Trains! Everywhere you look there are steam trains,
diesel trains, old rustic rolling stock, even a demonstration signal box where you can watch the main stage from – have
you ever watched Camera Obscura from a signal box? You can even ride right past the main stage on a little narrow gauge train,
while the super-friendly Midland Railway staff wave you on.
All Online!
The Indietracks website
and blog - probably one of the best festival websites out there. It not only gives excellent information on the location,
directions and band timings, the blog features interviews with most of the bands and workshop organisers, plus plenty of MySpace
links so you can research the line-up and pick your must-sees before you get there. There’s even a train timetable so
you can plan your train rides in advance.
Downers
The ying and yang of the
Golden Valley Campsite
The campsite itself is beautiful and well looked after, offering a café, bar,
refreshing showers, electric points and some friendly staff. But there seemed an underlying crabbiness aimed at the people
attending the festival – from the initial phone call to make the booking to the ludicrous decision to charge £5
to get in to the disco marquee each night.
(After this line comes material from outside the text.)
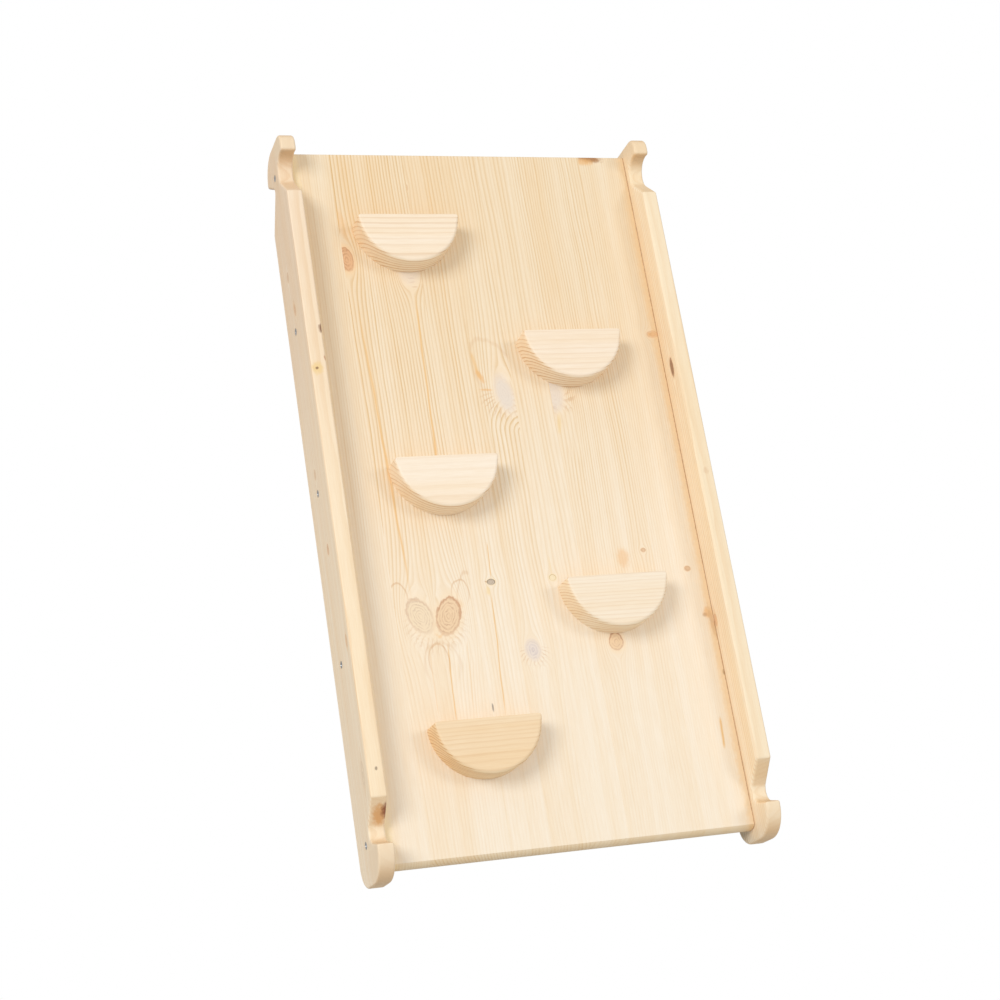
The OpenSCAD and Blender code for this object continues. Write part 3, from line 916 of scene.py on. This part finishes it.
def step_material(number):
    """The steps' grain runs across the ramp."""
    low, high, _ = size_of(f"step_{number}")
    ring, up, deep, line, edge_line, early = STEP_WOOD[number]
    board = dict(axes="YXZ", pith=(low.y / MM + up, high.z / MM - deep), ring=ring, sway=3.0, uneven=1.0,
                 sharp=0.5, early=early, late=STEP_LATE, warm=WARM,
                 line=line, edge_line=edge_line, end_line=0.8,
                 edge_tint=srgb(255, 255, 251), end_tints=(srgb(248, 240, 232), srgb(255, 250, 244)))
    return pine(f"step_pine_{number}", board, 60 + 3.1 * number)


# ---- Studio -----------------------------------------------------------------------------------

FLOOR_HALF, FLOOR_DROP = 30.0, 0.0005       # metres; the floor lies just under the ramp
PAPER = (0.52, 0.52, 0.52, 1)
WORLD_COLOUR, WORLD_STRENGTH = (1.0, 0.995, 0.985, 1), 0.66
# Lamps: place, diameter, power
LAMPS = {
    "key": ((-4.6, 1.4, 4.9), 3.1, 190),
    "second": ((4.0, 0.6, 5.7), 2.2, 62),
}
# Camera: place, direction of view and up direction in the frame, in metres; lens and sensor in millimetres
CAMERA_PLACE = (-0.7548, -0.7002, 2.0001)
CAMERA_AIM = (0.33354, 0.31054, -0.89012)
CAMERA_UP = (0.04664, 0.93760, 0.34458)
LENS, SENSOR = 71.49, 36


def make_floor():
    """White paper that looks white to the camera, and so large that its edge is never in view."""
    bm = bmesh.new()
    bmesh.ops.create_grid(bm, x_segments=8, y_segments=8, size=FLOOR_HALF)
    floor = mesh_object("floor", bm)
    floor.location = (0, 0, -FLOOR_DROP)
    material, g = new_material("pale_floor")
    paper = g.add("ShaderNodeBsdfDiffuse", {"Color": PAPER}).outputs[0]
    glow = g.add("ShaderNodeEmission", {"Color": (1, 1, 1, 1), "Strength": 1.0}).outputs[0]
    seen = g.add("ShaderNodeLightPath").outputs["Is Camera Ray"]
    surface = g.add("ShaderNodeMixShader", {0: seen, 1: paper, 2: glow}).outputs[0]
    g.add("ShaderNodeOutputMaterial", {"Surface": surface})
    floor.data.materials.append(material)


def area_light(name, place, size, power):
    """A round lamp that shines at the middle of the ramp."""
    light = bpy.data.lights.new(name, "AREA")
    light.shape = "DISK"
    light.size = size
    light.energy = power
    lamp = bpy.data.objects.new(name, light)
    lamp.location = place
    lamp.rotation_euler = (-Vector(place)).to_track_quat("-Z", "Y").to_euler()
    bpy.context.scene.collection.objects.link(lamp)


def light_studio():
    """Pale surroundings and two large lamps."""
    world = bpy.data.worlds.new("studio")
    world.use_nodes = True
    background = world.node_tree.nodes["Background"]
    background.inputs["Color"].default_value = WORLD_COLOUR
    background.inputs["Strength"].default_value = WORLD_STRENGTH
    bpy.context.scene.world = world
    for name, (place, size, power) in LAMPS.items():
        area_light(name, place, size, power)
    bpy.context.scene.view_settings.view_transform = "Standard"


def place_camera():
    """The camera, turned so that its up direction is as near CAMERA_UP as its aim allows."""
    data = bpy.data.cameras.new("camera")
    data.lens = LENS
    data.sensor_width = SENSOR
    camera = bpy.data.objects.new("camera", data)
    back = -Vector(CAMERA_AIM).normalized()
    right = Vector(CAMERA_UP).cross(back).normalized()
    up = back.cross(right)
    turn = Matrix((right, up, back)).transposed()
    camera.matrix_world = Matrix.Translation(CAMERA_PLACE) @ turn.to_4x4()
    bpy.context.scene.collection.objects.link(camera)
    bpy.context.scene.camera = camera


# ---- Everything ---------------------------------------------------------------------------------

make_floor()
light_studio()
place_camera()

for rail_node, rail_side in (("left_rail", -1), ("right_rail", 1)):
    make_rail(rail_node, rail_side, rail_material(rail_side))
for stave_number in STAVES:
    make_stave(stave_number, deck_material(stave_number))
for step_number in STEPS:
    make_step(step_number, step_material(step_number))

zinc = steel()
for screw_side, screw_node in ((-1, "left_rail_screws"), (1, "right_rail_screws")):
    make_screws(screw_node, rail_screw_spots(screw_side, RAIL_SCREW_LIFT * MM), out_of_rail(screw_side),
                size_of(screw_node)[2].x, zinc)
for step_number in STEPS:
    screw_node = f"step_{step_number}_screws"
    make_screws(screw_node, step_screw_spots(step_number), OUT_OF_BACK, size_of(screw_node)[2].z, zinc)

bpy.context.view_layer.update()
As a result DJs that had come all the way from Berlin were faced with less than
a dozen people on Friday night. By Sunday the campsite had seen sense, offering free entry which accommodated an incredible
final night party, but treating people - who are already paying money to camp and drink at the bar - like this is disgusting.
Random Events
The campsite revolution on Saturday night when a load of Indiepoppers
barged into the marquee when the security dropped their guard for a second. Twee as fuck indeed!